Aruna left alone. She took up a small house on rent and started working. After three months Ritesh followed. It was his parents who impressed upon him to join his wife, not worry about them and get his house in order. Things were fine for a few years. They had a daughter and then a son. Aruna continued to work in the law firm where she was now an equal partner. Since the children were small, she maintained flexible working hours. She was a house-proud woman who worked hard to keep things in order, besides looking after everyone’s needs. Now that she was living life on her terms, she was a better daughter-in-law as well. There was a slight iciness in her relationship with her in-laws but she was happy to have a functional relationship with them.
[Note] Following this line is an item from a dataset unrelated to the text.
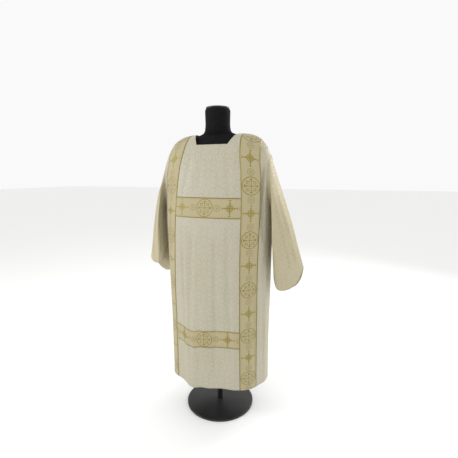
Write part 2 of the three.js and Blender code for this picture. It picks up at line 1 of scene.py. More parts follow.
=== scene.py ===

Her law firm bagged some prestigious Delhi and Mumbai-based clients. Work demanded that she travel and keep longer working hours. Not one to neglect the household, she hired suitable help. Initially, Ritesh did not mind her increasing involvement but when it began impinging on their domestic life, he resented it. There were times she failed to keep family appointments and he would have to attend weddings and dinners alone. Never convincing with his excuses, he would get embarrassed when people pointedly asked about his "busy" wife. He would detect a tone of derision and sarcasm in their inquiries.

He didn’t like it when Aruna extended her travel plans, giving him short notice, expecting him to understand, be with the kids and fill in for her. He knew she was over-worked and did her best to balance her priorities but she refused to see his point of view. They lived in a typical north Indian milieu. A jet-setting wife and a husband who always doubled up as a convenient baby-sitter led to loose talk. He had a real estate business, but since he was more of a homebody who didn’t mind doing occasional cooking or taking the kids out for a movie, people drew wild conclusions. There were rumours of their marriage being on the rocks, of Aruna having an illicit relationship with her partner and of her wearing the pants in the house. Since she did little to change their perception, the stories got wilder.

Had it just been casual acquaintances who indulged in slander, he could have shrugged it off. Unfortunately, family and friends, too, felt that Aruna’s priorities were misplaced. They felt that she was too bossy, manly and career-minded. Most of them openly sympathised with Ritesh. Had he not given up everything? Yet, she did not value it. It wasn’t as if she was a bad mother, wife or daughter-in-law. She just did not conform to conventional stereotypes. She made no bones about the fact that she was independent-minded, her career mattered and that she couldn’t be bothered about people’s opinion of her.

What Aruna could not see was that others’ perception of her mattered to him. He often wondered why they couldn’t be like other normal couples, doing ordinary things, without being under public scrutiny all the time. Why did their family history and his wife’s outspokenness have to precede them everywhere they went. At no point of time did he expect her to give up working. All he wanted was that she be a little discreet about her "fiery independence". Why did she have to provoke people with her strong feminist views, severe western pant suits and by always winding up in the men’s section at parties. Agreed that typical female talk bored her, but couldn’t she tolerate it, considering they hardly found time to socialise. Sadly, if there was now a rift in their marriage it was not because of what Aruna was or what she had made Ritesh do but because of what people thought of her in particular and of them in general. Also, while she had all along expected him to be the perfect supporting spouse, she had rarely seen the trauma he had to undergo sometimes just to make her feel comfortable. Ritesh decided to go back to Hisar. The kids, like him, would go to the best boarding school in the country. Years ago, she had brought him at crossroads. While he was not trying to get even with her, he just wanted her to know that he had tried his best to make things work. He was now close to 40, his parents were old and ailing. He was lonely and he didn’t fit in with her jet-set life. While he had no fight or major differences with her, he had decided to return to Hisar. Like always, he would be democratic and allow her to decide what to do.

For him, setting pre-conditions or using force distorted the natural rhythm of a relationship. Things were meant to flow of their own accord. Just the way he had understood her need to break free and find herself all those years ago, she had to now understand his need to get back where he belonged.